A microwave "pain ray" energy weapon, deemed too controversial for US military use in Iraq, has nonetheless gone into service. A trial installation is in use at a prison in Los Angeles for the purpose of quelling fights among the inmates.

"We hope that this type of technology will either cause an inmate to stop an assault or lessen the severity of an assault by them being distracted by the pain as a result of the beam," Commander Bob Osborne of the LA County Sheriff's Department told the Los Angeles Daily News.

"I equate it to opening an oven door and feeling that blast of hot air... you begin to feel this warming feeling, and then you go 'Yow, I need to get out of the way.'"

In its current incarnation the device is known as the Assault Intervention Device and it is reportedly a ceiling-mounted installation remotely controlled by prison staff using CCTV and a joystick. The Device is said to put out a beam "about the size of a CD" to distances of up to 100 feet, hopefully quelling any disturbance among the prisoners without the delay which results when a team of deputies must be assembled to use traditional whomping or other conventional enforcement methods.
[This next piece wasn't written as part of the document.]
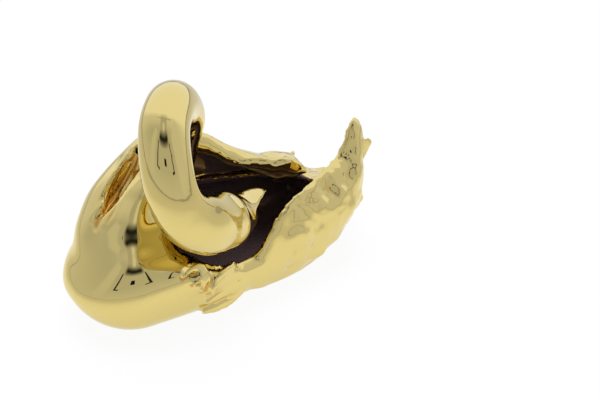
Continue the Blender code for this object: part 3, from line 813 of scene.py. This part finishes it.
# The walls face this line along the middle of the hollow
heart_x = np.clip(x, -22.0, 64.0)
heart = np.column_stack((heart_x, np.zeros(len(x)), 25.0 + 0.12 * (heart_x + 20.0)))
inward = (normals * unit(heart - points)).sum(axis=1)
rim_height = np.where(y > RIM_PARTING, np.interp(x, *RIGHT_RIM.T), np.interp(x, *LEFT_RIM.T))
inside = ((points > HOLLOW_LOW) & (points < HOLLOW_HIGH)).all(axis=1) & (z < rim_height)
inside &= (inward > 0.1) & (neck_gap > 1.5) & (groove_gap > 11.0)
inside = inside.astype(np.float64)[:, None]
BLUR_ROUNDS = 8
for round_number in range(BLUR_ROUNDS):
    inside = neighbour_mean(inside)
mask = swan.data.attributes.new("inside", "FLOAT", "POINT")
mask.data.foreach_set("value", inside[:, 0])
# A crease is how far the surface lies under the mean of its neighbours
CREASE_ROUNDS = 6
spread = points
for round_number in range(CREASE_ROUNDS):
    spread = neighbour_mean(spread)
# Painted reflection: the crease depth, raised in the groove and on the small leaves, sets where amber
# is painted in
PAINTED_GROOVE_AMBER = 0.4
PAINTED_LEAF_AMBER = 6.0
crease = ((spread - points) * normals).sum(axis=1) + PAINTED_GROOVE_AMBER * in_groove
crease *= 1.0 + PAINTED_LEAF_AMBER * region(
    points, (X, -22.0, -26.0), (X, -44.0, -40.0), (Y, -31.0, -34.0), (Z, 22.0, 26.0), (Z, 44.0, 40.0))
mask = swan.data.attributes.new("crease", "FLOAT", "POINT")
mask.data.foreach_set("value", np.clip(crease, -1.0, 1.0))

# Finish
# Brass plated gold and polished to a mirror: pale gold in one reflection, amber where it mirrors
# itself, and that amber is painted into the creases as a painted reflection. The hollow stayed
# unplated, a nearly black brown with a dull shine
PLATING = "#dfcb81"
PAINTED_CREASE_AMBER = "#c28a2a"
PLATING_EDGE = "#a8741f"
BARE_CASTING = "#62504f"
# Features to a metre: ragged teeth some 3 mm, polishing waves 9 mm, casting grain 1.4 mm
TEETH_SCALE = 330.0
WHEEL_SCALE = 110.0
GRAIN_SCALE = 700.0
RELIEF_DEPTH = 0.0003
RAGGEDNESS = 0.6
POLISH = 0.035
DULLNESS = 0.24
BARE_SHINE = 0.25
PAINTED_AMBER_SHARE = 0.7
WHEEL_SHARE = 0.3
gold = bpy.data.materials.new("polished_gold_casting")
gold.use_nodes = True
gold_tree = gold.node_tree
gold_shader = gold_tree.nodes["Principled BSDF"]
place = add_node(gold_tree, "ShaderNodeTexCoord").outputs["Object"]
bare = add_node(gold_tree, "ShaderNodeAttribute", {"attribute_name": "inside"}).outputs["Fac"]
crease_depth = add_node(gold_tree, "ShaderNodeAttribute", {"attribute_name": "crease"}).outputs["Fac"]
# The edge of the plating is ragged
teeth = add_node(gold_tree, "ShaderNodeTexNoise", inputs={
    "Vector": place, "Scale": TEETH_SCALE, "Detail": 3.0}).outputs["Fac"]
ragged = add_node(gold_tree, "ShaderNodeMath", {"operation": "MULTIPLY_ADD"}, {
    0: teeth, 1: RAGGEDNESS, 2: bare}).outputs[0]
# Painted reflection: amber painted into the creases, where the gold mirrors itself
painted_amber = add_node(gold_tree, "ShaderNodeMapRange", inputs={
    0: crease_depth, 1: 0.16, 2: 0.6, 3: 0.0, 4: PAINTED_AMBER_SHARE}).outputs[0]
plating_and_reflection = add_node(gold_tree, "ShaderNodeMix", {"data_type": "RGBA"}, {
    0: painted_amber, 6: linear(PLATING), 7: linear(PAINTED_CREASE_AMBER)}).outputs[2]
edge = add_node(gold_tree, "ShaderNodeMapRange", inputs={0: ragged, 1: 0.86, 2: 0.94}).outputs[0]
plating_and_reflection = add_node(gold_tree, "ShaderNodeMix", {"data_type": "RGBA"}, {
    0: edge, 6: plating_and_reflection, 7: linear(PLATING_EDGE)}).outputs[2]
burnt = add_node(gold_tree, "ShaderNodeMapRange", inputs={0: ragged, 1: 0.98, 2: 1.05}).outputs[0]
colour = add_node(gold_tree, "ShaderNodeMix", {"data_type": "RGBA"}, {
    0: burnt, 6: plating_and_reflection, 7: linear(BARE_CASTING)}).outputs[2]
metal = add_node(gold_tree, "ShaderNodeMapRange", inputs={
    0: burnt, 1: 0.0, 2: 1.0, 3: 1.0, 4: BARE_SHINE}).outputs[0]
dull = add_node(gold_tree, "ShaderNodeMapRange", inputs={
    0: burnt, 1: 0.0, 2: 1.0, 3: POLISH, 4: DULLNESS}).outputs[0]
gold_tree.links.new(metal, gold_shader.inputs["Metallic"])
gold_tree.links.new(colour, gold_shader.inputs["Base Color"])
gold_tree.links.new(dull, gold_shader.inputs["Roughness"])
# Faint unevenness left by the polishing wheel, and grain in the hollow
wheel = add_node(gold_tree, "ShaderNodeTexNoise", inputs={
    "Vector": place, "Scale": WHEEL_SCALE, "Detail": 1.0}).outputs["Fac"]
grain = add_node(gold_tree, "ShaderNodeTexNoise", inputs={
    "Vector": place, "Scale": GRAIN_SCALE, "Detail": 3.0}).outputs["Fac"]
grain = add_node(gold_tree, "ShaderNodeMath", {"operation": "MULTIPLY"}, {
    0: grain, 1: burnt}).outputs[0]
relief = add_node(gold_tree, "ShaderNodeMath", {"operation": "MULTIPLY_ADD"}, {
    0: wheel, 1: WHEEL_SHARE, 2: grain}).outputs[0]
relief = add_node(gold_tree, "ShaderNodeBump", inputs={
    "Height": relief, "Strength": 0.5, "Distance": RELIEF_DEPTH}).outputs[0]
gold_tree.links.new(relief, gold_shader.inputs["Normal"])
swan.data.materials.clear()
swan.data.materials.append(gold)

# The hollow and the sole need fewer faces than the mirror outside
FACE_LIMIT = 196000.0
quiet = swan.vertex_groups.new(name="quiet")
calm = (inside[:, 0] > 0.99) | (z < 0.3)
quiet.add(np.flatnonzero(calm).tolist(), 1.0, "REPLACE")
triangles = 2.0 * len(swan.data.polygons)
if triangles > FACE_LIMIT:
    step = swan.modifiers.new("thin_out", "DECIMATE")
    step.ratio = FACE_LIMIT / triangles
    step.vertex_group = quiet.name
    settle(swan)
swan.vertex_groups.clear()

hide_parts("swan_figurine")
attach(swan, "root")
Despite the new name and job, however, the Device is none other than the latest iteration of what was formerly known as the Active Denial System, a riot-busting fry-ray mounted on a Humvee or a truck for military use in crowd control overseas. Despite many requests for it from US commanders in Iraq, the ADS never saw frontline service there - doubtless due to well-founded concern over the headlines that might have ensued. The "pain ray" would surely have resulted in more negative coverage than any number of shootings and bombings.

The deployment in the Los Angeles jail is a trial by the National Institute of Justice, the R&D arm of the US Justice Department - and home, among other things, of the handheld microwave heat-ray "rifle".

If deemed successful, the inmate-roasting ceiling raygun turrets may be rolled out to other US jails.